What are the causes for asbestos related disorders?
Chemically speaking, asbestos materials are silicates, and these fibers are not harmful unless they are released into the air.
- When asbestos fibers are released into the air, they break down into tiny particles and become airborne; we inhale them causing asbestos-related disorders.
- These tiny particles collect in the lungs, causing scarring and inflammation.
- Some of the airborne fibers from prolonged exposure to high quantities of asbestos dust may lodge in your alveoli, the tiny sacs in your lungs where oxygen is exchanged for carbon dioxide in your blood.
- The irritation and scarring caused by the asbestos fibers make the lung tissue inflexible. Breathing becomes challenging as a result.
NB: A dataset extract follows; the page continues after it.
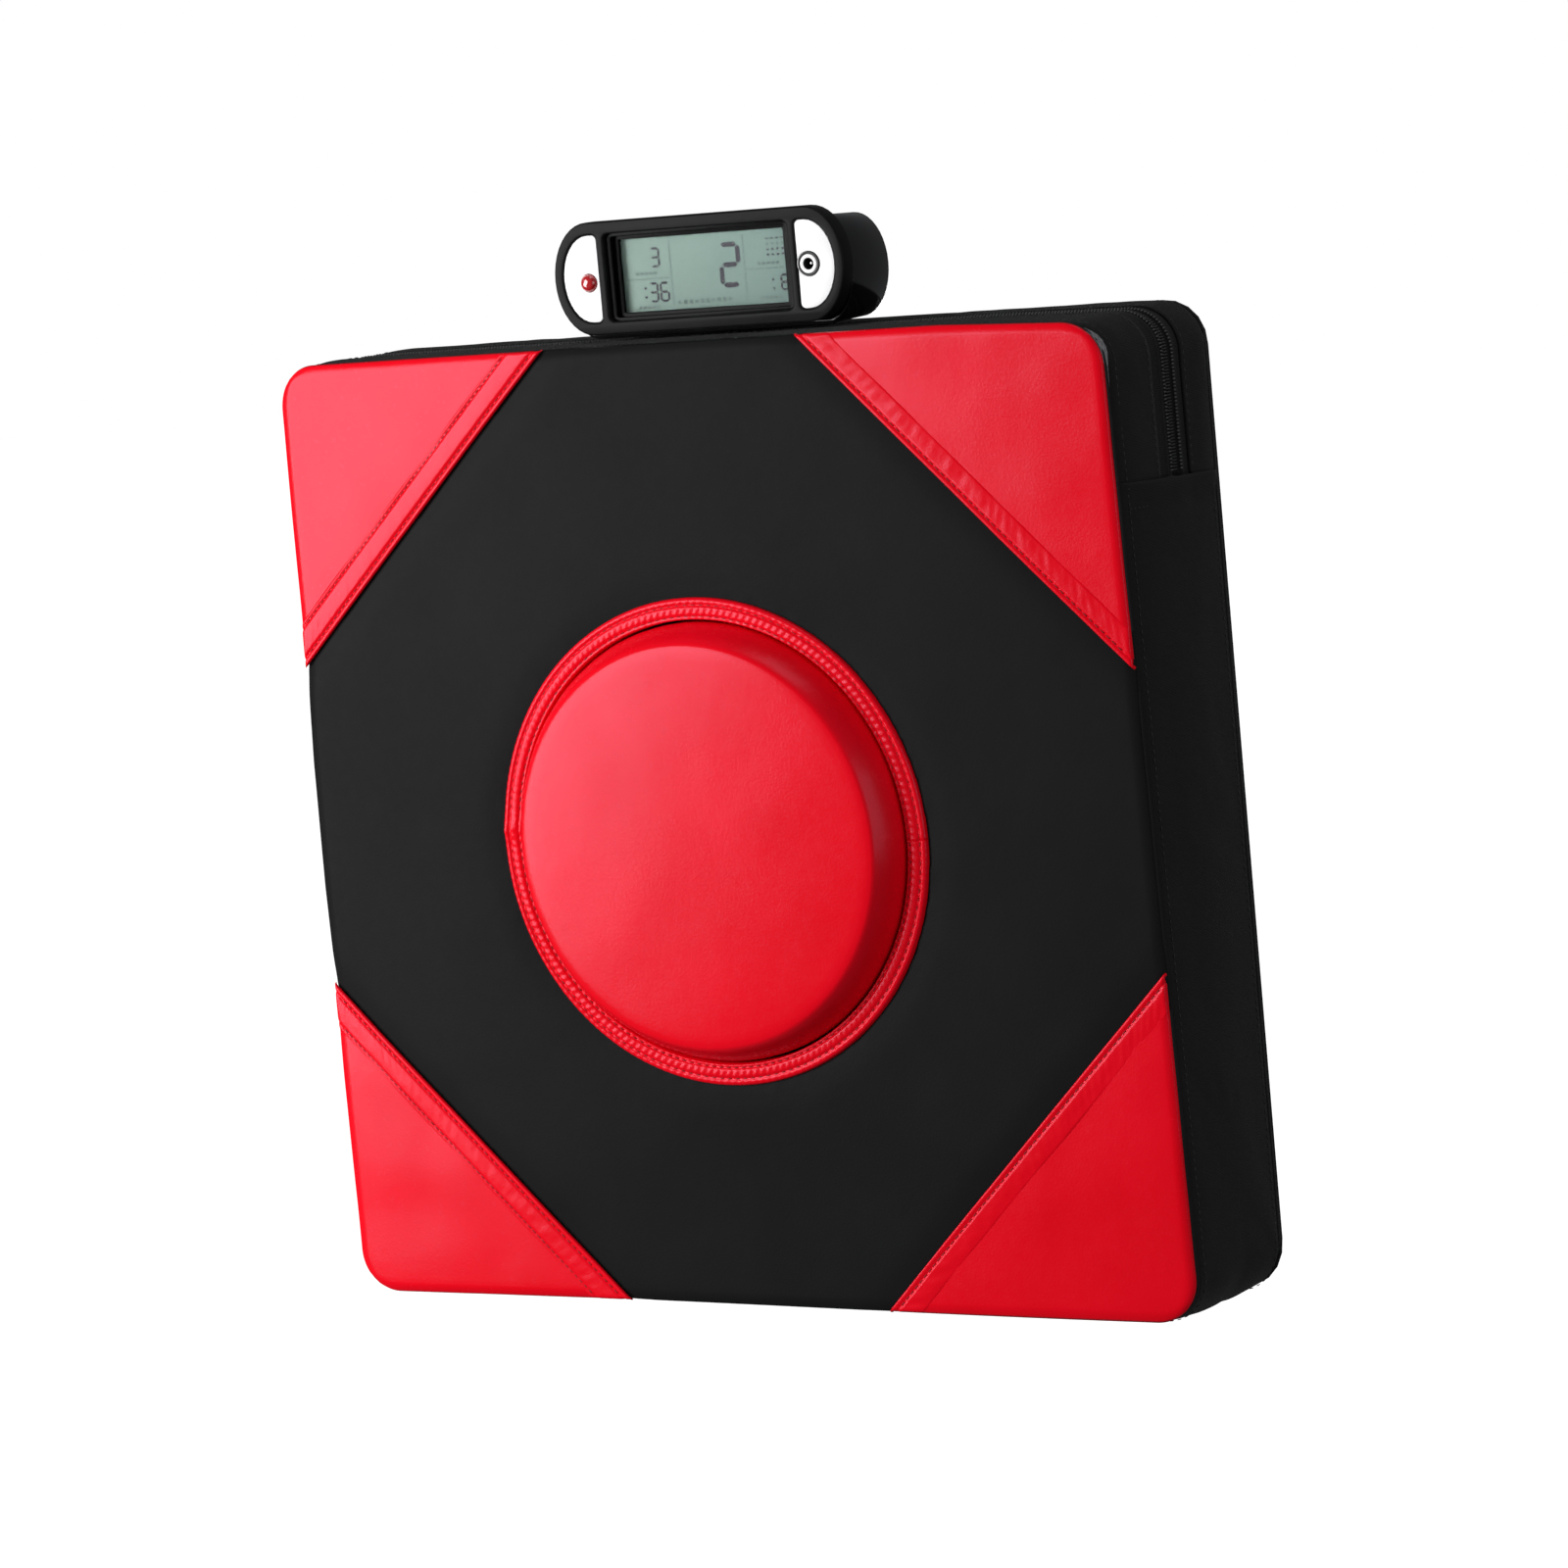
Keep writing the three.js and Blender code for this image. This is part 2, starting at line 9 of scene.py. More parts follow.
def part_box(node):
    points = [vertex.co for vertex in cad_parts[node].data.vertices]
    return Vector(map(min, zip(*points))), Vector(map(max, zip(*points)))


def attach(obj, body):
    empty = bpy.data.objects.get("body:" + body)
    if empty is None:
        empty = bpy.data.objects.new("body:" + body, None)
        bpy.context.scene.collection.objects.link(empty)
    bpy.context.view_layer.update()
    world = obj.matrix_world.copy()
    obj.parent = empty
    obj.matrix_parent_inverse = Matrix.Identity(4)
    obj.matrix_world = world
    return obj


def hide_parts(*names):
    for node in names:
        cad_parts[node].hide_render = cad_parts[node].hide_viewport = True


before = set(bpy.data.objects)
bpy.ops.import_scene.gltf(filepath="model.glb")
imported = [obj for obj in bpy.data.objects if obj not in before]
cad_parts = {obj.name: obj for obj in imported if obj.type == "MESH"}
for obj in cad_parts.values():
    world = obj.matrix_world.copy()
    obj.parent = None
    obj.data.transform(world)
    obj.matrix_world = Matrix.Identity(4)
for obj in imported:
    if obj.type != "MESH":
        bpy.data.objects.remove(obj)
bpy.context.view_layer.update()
mm = 0.001
print("frame loaded:", len(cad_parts), "nodes")

# places taken from the frame
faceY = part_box("corner_patch_top_left")[0].y
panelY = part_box("front_panel")[0].y
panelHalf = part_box("corner_patch_top_right")[1].x
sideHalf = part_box("lower_side_band")[1].x
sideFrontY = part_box("lower_side_band")[0].y
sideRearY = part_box("lower_side_band")[1].y
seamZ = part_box("lower_side_band")[1].z
ringLow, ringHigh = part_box("target_ring")
targetX = (ringLow.x + ringHigh.x) / 2
targetZ = (ringLow.z + ringHigh.z) / 2
ringOuter = (ringHigh.z - ringLow.z) / 2
padCorner = 18 * mm
faceCorner = 18.4 * mm


# small tools
def newMesh(name, bm, material, smooth=True):
    mesh = bpy.data.meshes.new(name)
    bm.to_mesh(mesh)
    bm.free()
    for face in mesh.polygons:
        face.use_smooth = smooth
    piece = bpy.data.objects.new(name, mesh)
    bpy.context.collection.objects.link(piece)
    mesh.materials.append(material)
    return piece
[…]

- Scarring of lung tissue increases as asbestosis worsens. Your lung tissue eventually stiffens to the point that it is unable to contract and expand correctly.
- Occupations that have a high risk of asbestos exposure such as shipbuilding and naval service, railway construction, asbestos mining and milling, manufacture of chemicals, flooring, plastics or rubber, etc.
- People who do laundering work containing asbestos fibers or live in areas with high levels of airborne asbestos can also develop asbestos-related disorders.
- Smoking frequently causes the disease to advance more quickly and seems to enhance the retention of asbestos fibers in the lungs."
What are the treatments for asbestos related disorders?
Patients with asbestosis, like others with chronic lung disease, are at a higher risk of serious infection, low oxygen levels in the blood, and heart failure. These patients also may not recover as quickly from viral and bacterial infections. In addition, they may be at increased risk for certain fungal and unusual infections that take advantage of diseased or scarred lung tissue. The medical management of these patients should focus special attention on preventing and rapidly treating these infections. Flu and pneumococcal vaccinations are a part of routine care for these patients. There is, however, no treatment or cure for asbestosis. In particular, steroid and immune-based therapies have not been shown to benefit these patients.
Other key elements in treating patients with asbestosis are smoking cessation, early detection of worsening disease or cancer, and avoidance of further exposure to asbestos. Supplemental oxygen during exercise or at rest (depending on the need) may be provided to improve daily function.
What are the risk factors for asbestos related disorders?
Everyone has some level of asbestos exposure. However, people who work directly with asbestos are at a higher risk of developing asbestos-related disorders. The risk factors of asbestos-related disorders depend on the exposure to them.
- The architecture and construction sectors use asbestos for insulation, roofing, fireproofing, and sound absorption, in addition to reinforcing cement and plastic.
- Boilers, steam pipes, and hot water pipes have all been insulated with asbestos in the shipbuilding sector.
- Vehicle clutch pads and brake shoes both contain asbestos, thanks to the automobile industry.
- Besides being utilized in plastics, paints, varnishes, and adhesives, asbestos has also been employed in ceiling and floor tiles. In addition, several talcs- and vermiculite-containing garden goods, as well as crayons, have been found to contain asbestos.
- Occupations that have a high risk of asbestos exposure are shipbuilding and naval service, railway construction, Asbestos mining and milling, construction and building trades, manufacture of chemicals, flooring, plastics or rubber, auto industry (specifically brake repair), fabric milling, building demolition, etc.
- Also, those who are involved in rescue, recovery and cleanup are at higher risk for developing asbestos-related disorders.